Exercise requirements
Return every line of the material exactly.

Data excerpt
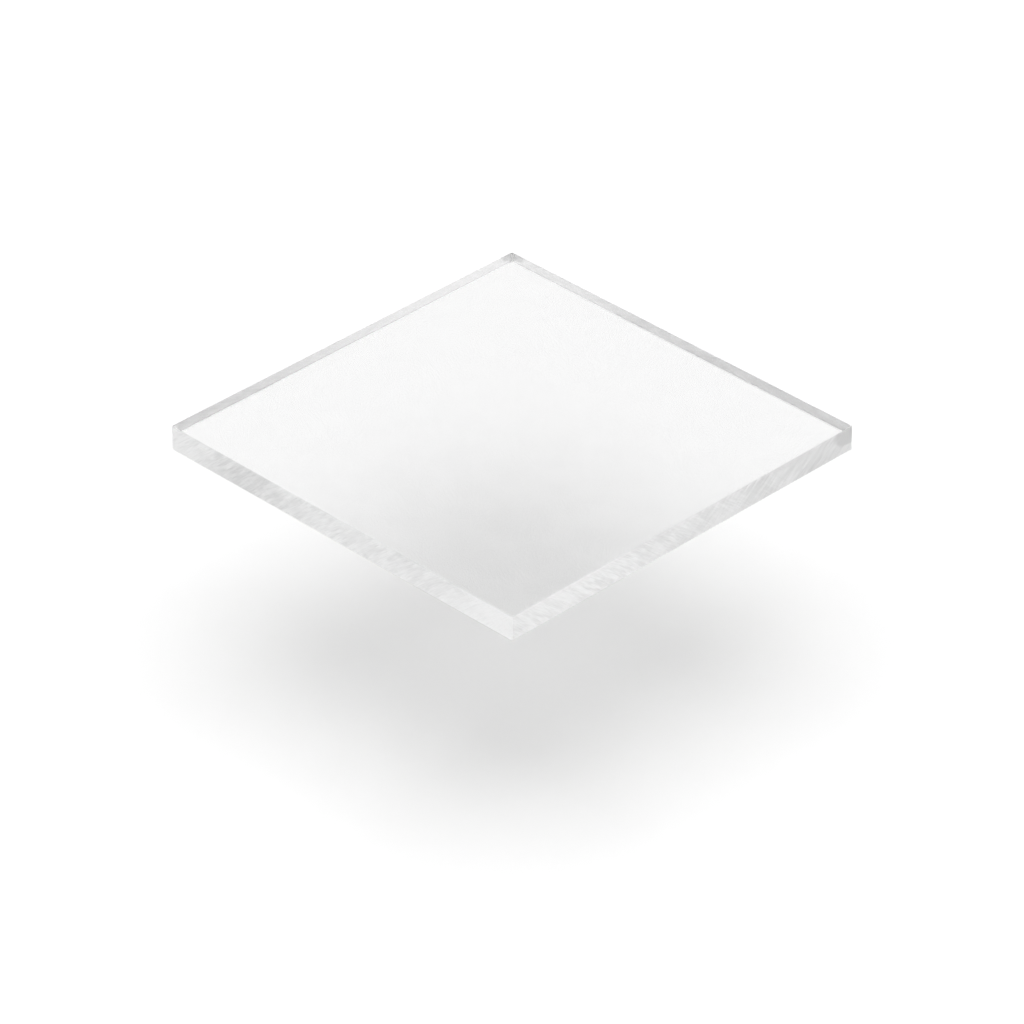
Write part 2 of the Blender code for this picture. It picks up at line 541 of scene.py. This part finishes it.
# Pale grey paper below, a white world round it and one broad soft lamp straight above. Together they
# bring the open paper to white, and where the sheet stands in the lamp's way they leave its shadow.
studio = {
    "floorHeight": -0.05,        # the sheet is pictured above the floor
    "floorHalf": 4.0,
    "paperColour": (0.635, 0.635, 0.635),
    "worldLevel": 0.80,          # as light on a rough surface; the camera, polish and clear acrylic see 1
    "overheadLevel": 0.86,       # how bright the lamp alone makes a white surface that faces it
    "overheadAngle": 60.0,       # how broad the lamp looks from below, which softens the shadow
    "lightBounces": 16,          # light turns back many times inside the sheet
}


def layFloor():
    half, height = studio["floorHalf"], studio["floorHeight"]
    mesh = bpy.data.meshes.new("studio_floor")
    corners = [(-half, -half, height), (half, -half, height), (half, half, height), (-half, half, height)]
    mesh.from_pydata(corners, [], [(0, 1, 2, 3)])
    floor = bpy.data.objects.new("studio_floor", mesh)
    bpy.context.scene.collection.objects.link(floor)
    material = bpy.data.materials.new("floor_paper")
    material.use_nodes = True
    shader = material.node_tree.nodes["Principled BSDF"]
    shader.inputs["Base Color"].default_value = (*studio["paperColour"], 1)
    shader.inputs["Roughness"].default_value = 1.0
    shader.inputs["Specular IOR Level"].default_value = 0.0
    mesh.materials.append(material)


def hangLamp():
    data = bpy.data.lights.new("overhead_lamp", "SUN")
    data.energy = studio["overheadLevel"] * math.pi
    data.angle = math.radians(studio["overheadAngle"])
    lamp = bpy.data.objects.new("overhead_lamp", data)      # unturned, a sun shines straight down
    lamp.location = (0, 0, 1)
    lamp.visible_glossy = False      # seen from above, the polished face would mirror its rim
    bpy.context.scene.collection.objects.link(lamp)


def lightWorld():
    world = bpy.data.worlds.new("studio_white")
    bpy.context.scene.world = world
    world.use_nodes = True
    tree = world.node_tree
    background = tree.nodes["Background"]
    background.inputs["Color"].default_value = (1, 1, 1, 1)
    scattered = addNode(tree, "ShaderNodeLightPath", {}).outputs["Diffuse Depth"]
    level = spread(tree, scattered, 0.0, 1.0, (1.0, studio["worldLevel"]))
    tree.links.new(level, background.inputs["Strength"])


placeCamera()
layFloor()
hangLamp()
lightWorld()
bpy.context.scene.view_settings.view_transform = "Standard"
cycles = bpy.context.scene.cycles
cycles.max_bounces = cycles.glossy_bounces = cycles.transmission_bounces = studio["lightBounces"]
print("studio set")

Exercise result
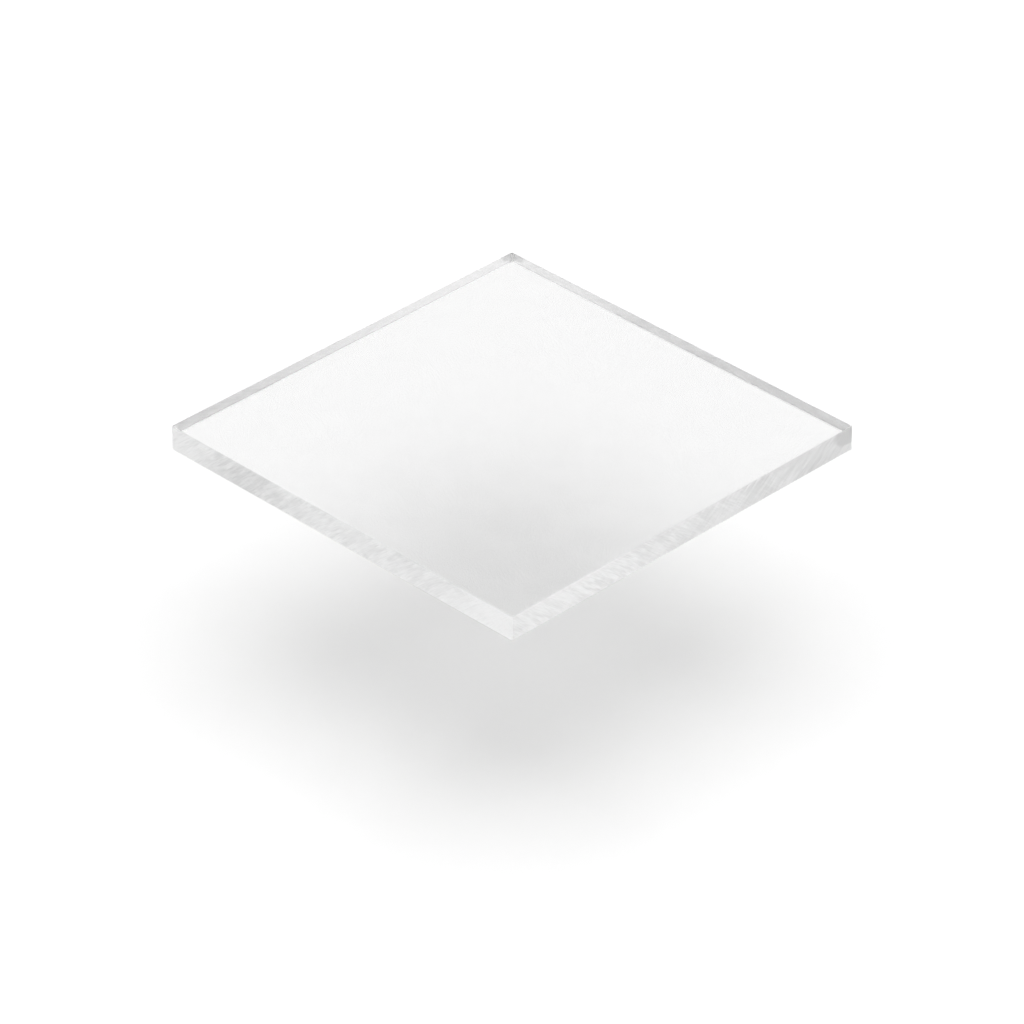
Write part 2 of the Blender code for this picture. It picks up at line 541 of scene.py. This part finishes it.
# Pale grey paper below, a white world round it and one broad soft lamp straight above. Together they
# bring the open paper to white, and where the sheet stands in the lamp's way they leave its shadow.
studio = {
    "floorHeight": -0.05,        # the sheet is pictured above the floor
    "floorHalf": 4.0,
    "paperColour": (0.635, 0.635, 0.635),
    "worldLevel": 0.80,          # as light on a rough surface; the camera, polish and clear acrylic see 1
    "overheadLevel": 0.86,       # how bright the lamp alone makes a white surface that faces it
    "overheadAngle": 60.0,       # how broad the lamp looks from below, which softens the shadow
    "lightBounces": 16,          # light turns back many times inside the sheet
}


def layFloor():
    half, height = studio["floorHalf"], studio["floorHeight"]
    mesh = bpy.data.meshes.new("studio_floor")
    corners = [(-half, -half, height), (half, -half, height), (half, half, height), (-half, half, height)]
    mesh.from_pydata(corners, [], [(0, 1, 2, 3)])
    floor = bpy.data.objects.new("studio_floor", mesh)
    bpy.context.scene.collection.objects.link(floor)
    material = bpy.data.materials.new("floor_paper")
    material.use_nodes = True
    shader = material.node_tree.nodes["Principled BSDF"]
    shader.inputs["Base Color"].default_value = (*studio["paperColour"], 1)
    shader.inputs["Roughness"].default_value = 1.0
    shader.inputs["Specular IOR Level"].default_value = 0.0
    mesh.materials.append(material)


def hangLamp():
    data = bpy.data.lights.new("overhead_lamp", "SUN")
    data.energy = studio["overheadLevel"] * math.pi
    data.angle = math.radians(studio["overheadAngle"])
    lamp = bpy.data.objects.new("overhead_lamp", data)      # unturned, a sun shines straight down
    lamp.location = (0, 0, 1)
    lamp.visible_glossy = False      # seen from above, the polished face would mirror its rim
    bpy.context.scene.collection.objects.link(lamp)


def lightWorld():
    world = bpy.data.worlds.new("studio_white")
    bpy.context.scene.world = world
    world.use_nodes = True
    tree = world.node_tree
    background = tree.nodes["Background"]
    background.inputs["Color"].default_value = (1, 1, 1, 1)
    scattered = addNode(tree, "ShaderNodeLightPath", {}).outputs["Diffuse Depth"]
    level = spread(tree, scattered, 0.0, 1.0, (1.0, studio["worldLevel"]))
    tree.links.new(level, background.inputs["Strength"])


placeCamera()
layFloor()
hangLamp()
lightWorld()
bpy.context.scene.view_settings.view_transform = "Standard"
cycles = bpy.context.scene.cycles
cycles.max_bounces = cycles.glossy_bounces = cycles.transmission_bounces = studio["lightBounces"]
print("studio set")